One way in which the winners of the 3G spectrum auction could have provided services across the country was if they had received additional spectrum. The problem is that even if one assumes that superior technology enables a telecom service provider to provide the same grade and quality of services using relatively less spectrum, there is just not enough spectrum around to satisfy everyone’s requirements. It’s as simple as that.
At one level, the government has not been able to provide funds to BSNL to build a dedicated optic fibre cable (OFC) network for the defence services – which would have helped release some more defence spectrum for telecom (Read the details here and see the chart here). The MoU between the Department of Telecommunications and the Ministry of Defence has not been executed. At the same time, the government cannot deny the armed forces spectrum for their own needs to secure the country’s international borders.
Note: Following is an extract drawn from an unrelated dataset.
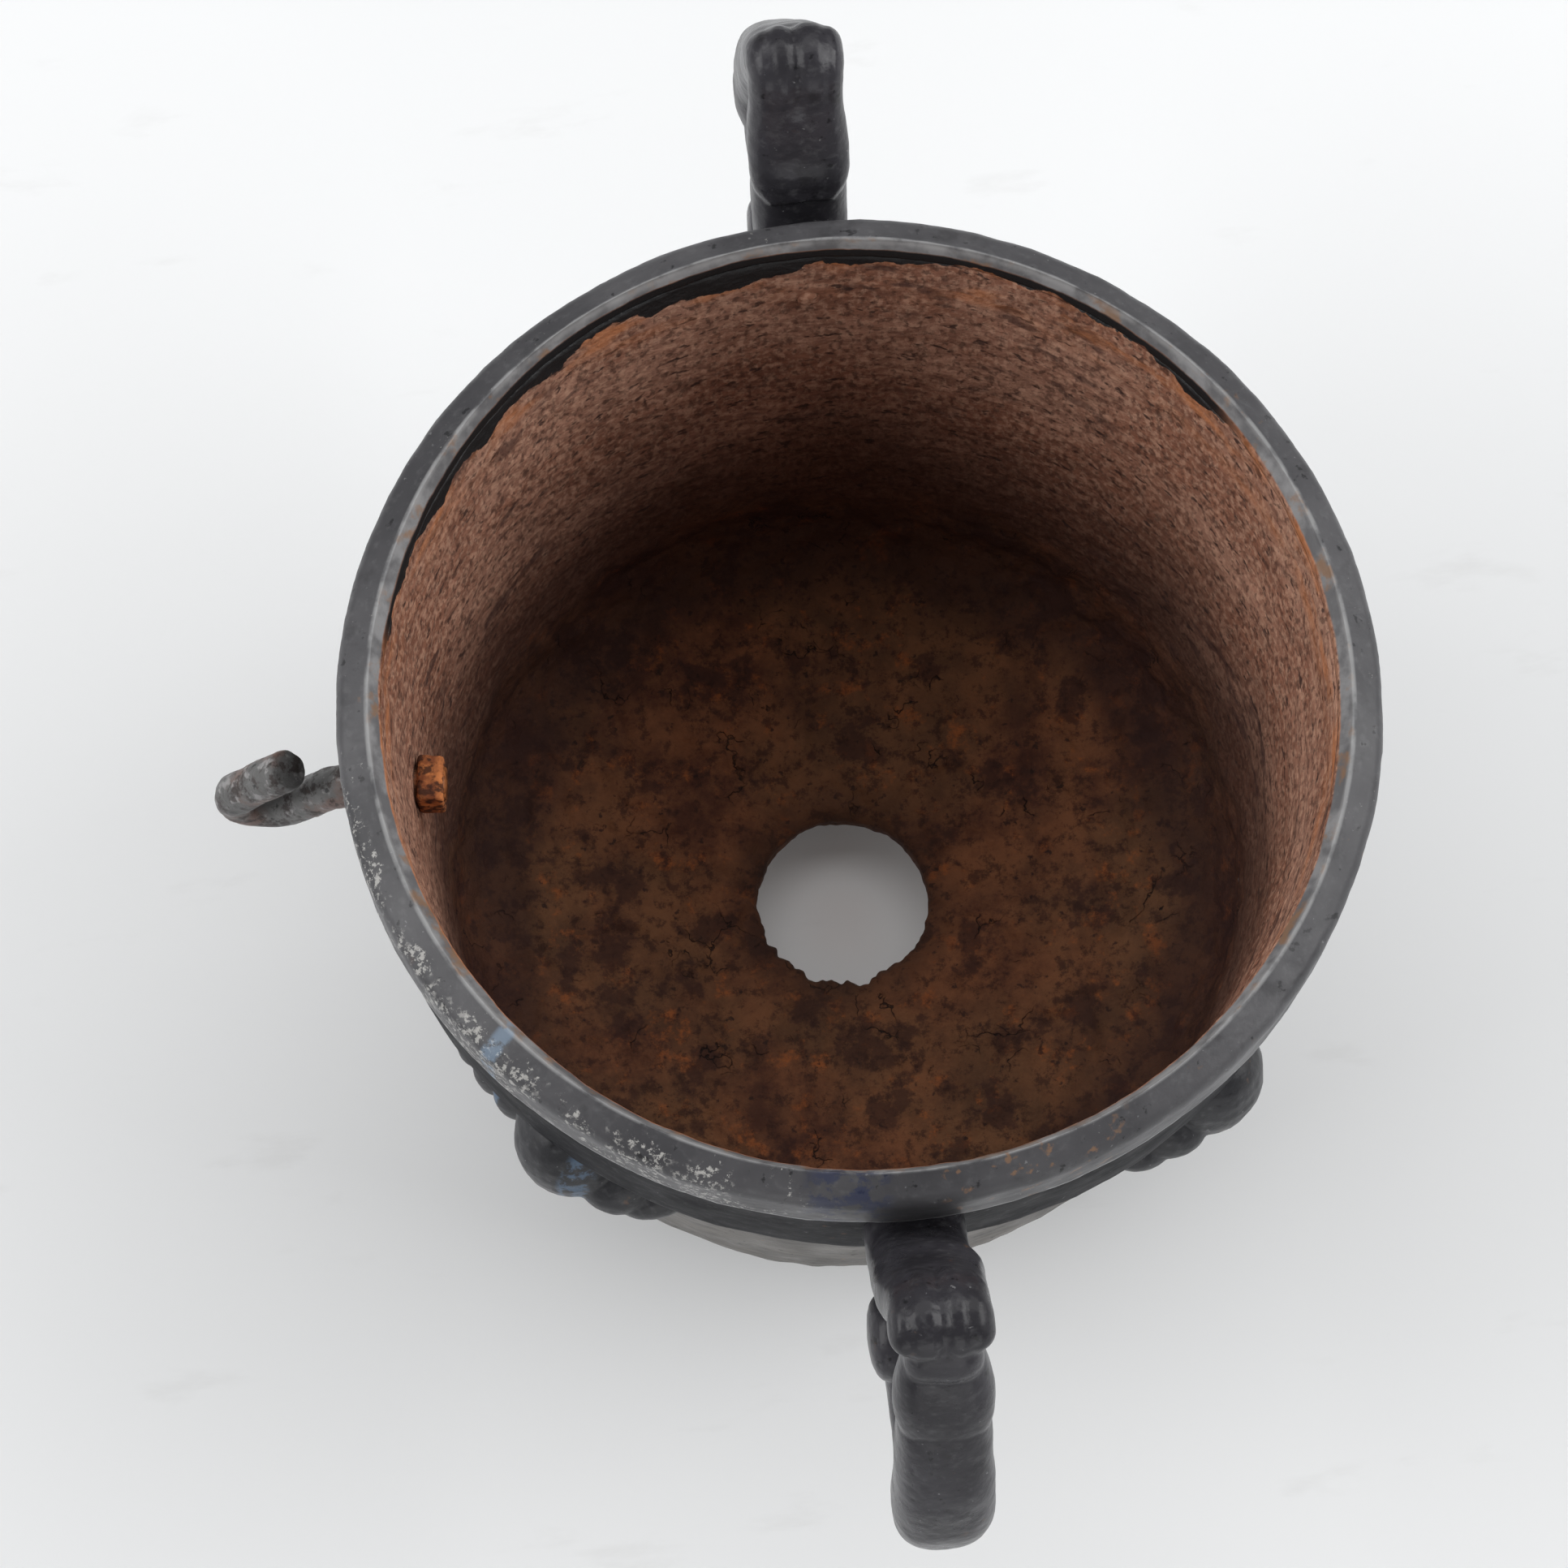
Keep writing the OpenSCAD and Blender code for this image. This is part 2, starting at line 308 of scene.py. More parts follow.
roughen(pot_mesh, [(34 * mm, 1.6 * mm, 3.1), (11 * mm, 1.3 * mm, 7.7), (5 * mm, 0.9 * mm, 1.3)],
        inside_share)


def radial_rod(name, azimuth, z, profile, around=32):
    """A rod that lies along the radius. Its profile is (distance from the axis, rod radius)."""
    out = Vector((math.cos(azimuth), math.sin(azimuth), 0))
    side = Vector((-out.y, out.x, 0))
    up = Vector((0, 0, 1))
    rings = [[out * d + up * z + (side * math.cos(t) + up * math.sin(t)) * r
              for t in np.linspace(0, math.tau, around, endpoint=False)] for d, r in profile]
    return rings_to_mesh(name, rings)


pot = new_object("pot_casting", pot_mesh)
hook_hole_r = 8.3 * mm
drill = [(bore_r_low - 16 * mm, hook_hole_r), (wall_r_top + 18 * mm, hook_hole_r)]
cutter = new_object("hook_hole_cutter", radial_rod("hook_hole_cutter", hook_azimuth, hook_z, drill))
cut = pot.modifiers.new("hook_hole", "BOOLEAN")
cut.operation, cut.solver, cut.object = "DIFFERENCE", "EXACT", cutter


def settle(obj):
    """Applies the modifiers."""
    bpy.context.view_layer.update()
    graph = bpy.context.evaluated_depsgraph_get()
    made = bpy.data.meshes.new_from_object(obj.evaluated_get(graph))
    obj.modifiers.clear()
    obj.data = made


settle(pot)
bpy.data.objects.remove(cutter)


def plus(tree, a, b):
    """The sum of two values."""
    return node(tree, "Math", {0: a, 1: b}, operation="ADD")


def minus(tree, a, b):
    """The first value less the second."""
    return node(tree, "Math", {0: a, 1: b}, operation="SUBTRACT")


def relief(tree, shader, *layers):
    """Fine relief on a surface: each layer is a pattern from 0 to 1 and its height in metres."""
    normal = None
    for pattern, height in layers:
        inputs = {"Height": pattern, "Distance": height, "Strength": 1.0}
        if normal is not None:
            inputs["Normal"] = normal
        normal = node(tree, "Bump", inputs)
    tree.links.new(normal, shader.inputs["Normal"])


def axis_distance(tree):
    """How far a point of the surface is from the pot's axis."""
    flat = node(tree, "VectorMath", {0: place(tree), 1: (1, 1, 0)}, operation="MULTIPLY")
    return node(tree, "VectorMath", {0: flat}, "Value", operation="LENGTH")


def height(tree):
    """How high a point of the surface is."""
    return node(tree, "SeparateXYZ", {0: place(tree)}, 2)


def towards(tree, azimuth):
    """1 straight towards that azimuth on the wall, 0 a quarter turn away from it, -1 behind."""
    a = math.radians(azimuth)
    aim = (math.cos(a) / bore_r_top, math.sin(a) / bore_r_top, 0)
    return node(tree, "VectorMath", {0: place(tree), 1: aim}, "Value", operation="DOT_PRODUCT")


def bearing(tree, azimuth):
    """1 straight towards that azimuth at any distance from the axis: the angle's cosine."""
    along = times(tree, towards(tree, azimuth), bore_r_top)
    return node(tree, "Math", {0: along, 1: axis_distance(tree)}, operation="DIVIDE")


def paint_run(tree):
    """Black paint that has run down inside the lip: deepest at the back left, ragged below."""
    thick = between(tree, towards(tree, 122), 0.72, 0.96)
    thin = between(tree, towards(tree, 100), 0.30, 0.42)
    deep = plus(tree, times(tree, thick, 6.5 * mm), times(tree, thin, 2.5 * mm))
    ragged = minus(tree, mottle(tree, 0.012, 6, (1, 1, 0.6)), 0.45)
    deep = plus(tree, deep, times(tree, times(tree, ragged, 26 * mm), thin))
    edge = minus(tree, wall_top_z + 1.5 * mm, deep)
    above = minus(tree, height(tree), edge)
    return times(tree, between(tree, above, 0, 0.5 * mm), thin)


def rust_of_wall(tree):
    """Dry brown rust of the wall: fine grain, dark pits in clusters, orange under the lip, and darker rust
    with painted shade low down.
    """
    z = height(tree)
    skin = coat(tree, between(tree, mottle(tree, 0.045, 5, (1, 1, 1.6)), 0.35, 0.65),
                (0.290, 0.125, 0.076), (0.420, 0.225, 0.155))
    streaks = between(tree, mottle(tree, 0.006, 5, (1, 1, 2.4), (3, 1, 4)), 0.35, 0.7)
    skin = coat(tree, times(tree, streaks, 0.55), skin, (0.120, 0.050, 0.033))
    grain = between(tree, mottle(tree, 0.0015, 3, (1, 1, 0.7)), 0.42, 0.66)
    skin = coat(tree, times(tree, grain, 0.55), skin, (0.60, 0.36, 0.25))
    grit = between(tree, mottle(tree, 0.0015, 4, (1, 1, 0.7), (4, 1, 9)), 0.50, 0.66)
    skin = coat(tree, times(tree, grit, 0.65), skin, (0.060, 0.025, 0.017))
    # Darker towards the bottom of the wall: partly darker rust, partly painted shade deep in the pot.
    low = between(tree, plus(tree, z, times(tree, mottle(tree, 0.03, 5), 0.10)), 0.235, 0.125)
    skin = coat(tree, times(tree, low, 0.80), skin, (0.045, 0.016, 0.010))
    blots = between(tree, mottle(tree, 0.012, 5, (1, 1, 2.2), (7, 2, 1)), 0.55, 0.66)
    crowd = between(tree, mottle(tree, 0.06, 3, (1, 1, 1.8), (2, 8, 3)), 0.40, 0.62)
    skin = coat(tree, times(tree, blots, times(tree, crowd, 0.75)), skin,
                (0.055, 0.024, 0.020))
    pits = between(tree, mottle(tree, 0.0042, 3, (1, 1, 1.9), (5, 5, 2)), 0.61, 0.69)
    skin = coat(tree, times(tree, pits, 0.85), skin, (0.032, 0.014, 0.012))
    fresh = between(tree, mottle(tree, 0.018, 5, (1, 1, 2.5), (9, 4, 4)), 0.44, 0.66)
    band = between(tree, z, wall_top_z - 34 * mm, wall_top_z - 8 * mm)
    return coat(tree, times(tree, fresh, times(tree, band, 0.72)), skin,
                (0.52, 0.190, 0.070))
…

It is against this backdrop that intense lobbying is under way with talk of the need to refarm spectrum after years of allocating excess second generation (2G) spectrum to existing players and various forms of abuse in the allotment and pricing of spectrum (such as the first-come-first-served policy followed by disgraced former Telecom Minister Andimuthu Raja) that led to the cancellation of the 122 licences granted in January 2008 by the Supreme Court of India on 2 February. There are four important aspects of the scenario that needs elaboration.
# 1. The government is also now talking of auctioning 700 Mhz spectrum, which offers little possibility of deploying 3G services because the focus of the 700 Mhz band currently is 4G LTE (or fourth generation, long term evolution) technology and not 3G services. Also, the 700 Mhz band does not have global economies of scale as it is a completely new band with no compatibility or synergies with big telecom markets such as those in the United States and Europe. China too has a different band structure for the 700 Mhz band, which is completely different from that of India. It will take a while for equipment to become affordable in the 700 Mhz band whereas in the case of 3G services in the 2.1 Ghz band, there are existing global economies of scale in terms of available equipment and India can, with a reasonable degree of ease and comfort, replicate the deployment of 2G services in the case of 3G spectrum as well.
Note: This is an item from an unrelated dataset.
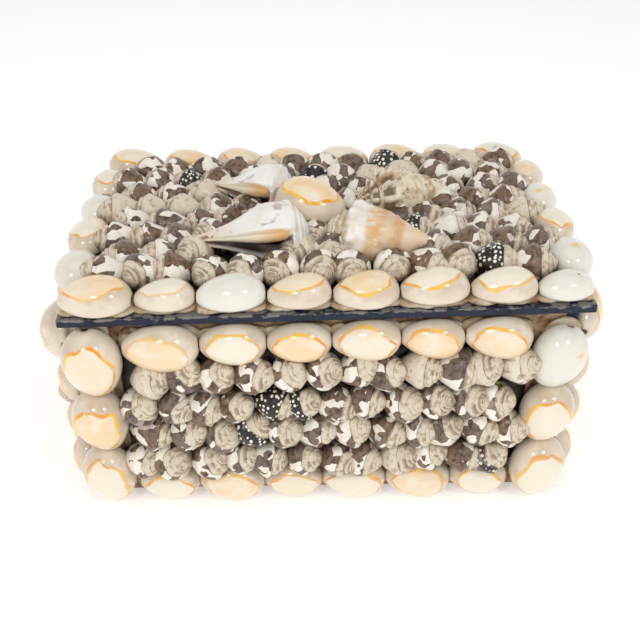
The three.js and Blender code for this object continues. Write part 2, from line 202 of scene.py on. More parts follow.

#2. Meanwhile, the lobby of CDMA (code division multiple access) technology users (provided by US multinational Qualcomm) has been pushing for an extension band for itself, as in the case of GSM (Global System of Mobile communications) technology users, where the 1,800 Mhz band is such an extension band for the 900 Mhz spectrum band. There is no such extension band for CDMA technology users’ 800 Mhz band. The GSM lobby had been opposing the CDMA demand on account of possible interference with 3G spectrum (2.1 Ghz) and also to contain the growth of the use of competing CDMA technology.
#3. The third aspect in this complicated telecom scenario comes courtesy the 25 Mhz of spectrum in the GSM 900 Mhz band and the 20 Mhz of spectrum in the CDMA 800 Mhz band. While GSM users got additional spectrum in the 1,800 Mhz band, CDMA players have no band to go to once the 800 Mhz band gets exhausted. The situation has changed drastically with the assignment of contractual spectrum of 6.2 Mhz for GSM users and 5 Mhz for CDMA users. However, no CDMA operator other than MTS will need to grow into the extension band as their requirements get fulfilled within the 800 Mhz spectrum. Only MTS might need to get one additional carrier of 1.25 Mhz for which it might need to go to the 1,900 Mhz band. But much depends on what happens in the future as the company’s licences have been cancelled.
#4. The final question: Why is this extension band for CDMA being opened now? Who is asking for it? One possible explanation could be that the government needs parking slots for both GSM and CDMA operators for refarming of 900 Mhz and 800 Mhz spectrum. It is known that the Reliance group has been pushing hard for a refarming of 1 Ghz spectrum, which is extremely valuable. Clearly, the government cannot refarm spectrum for GSM operators only. It would have to do so in both the GSM and CDMA spaces. This could be one reason for creating this extension band of 1,900 Mhz at the cost of 3G spectrum.
The government is getting ready to auction two kinds of spectrum over the coming year or so. There are the 4G (fourth generation) licences that form a separate and so far uncomplicated issue for broadband services. The other coveted spectrum is for 2G services which all players want to secure. The older players will want to hold on to their advantage – free spectrum, unauthorised spectrum, legitimate spectrum – with spectrum in the 900 Mhz band considered especially valuable. Clearly, the new entrants will not want the older spectrum owners to get a chunk of the freed-up spectrum following the cancellation of licences.
In most parts of the world, controversies of the kind relating to allocation of spectrum currently being witnessed in the country are amicably sought to be resolved by the regulatory authority. Unfortunately, the past track record of Trai does not inspire too much confidence. This, to a great extent, explains the hectic lobbying going on.
Will lobbying power eventually win the day? Who will be the eventual winner in this race for the refarmed spectrum? Your guess could be as good as ours.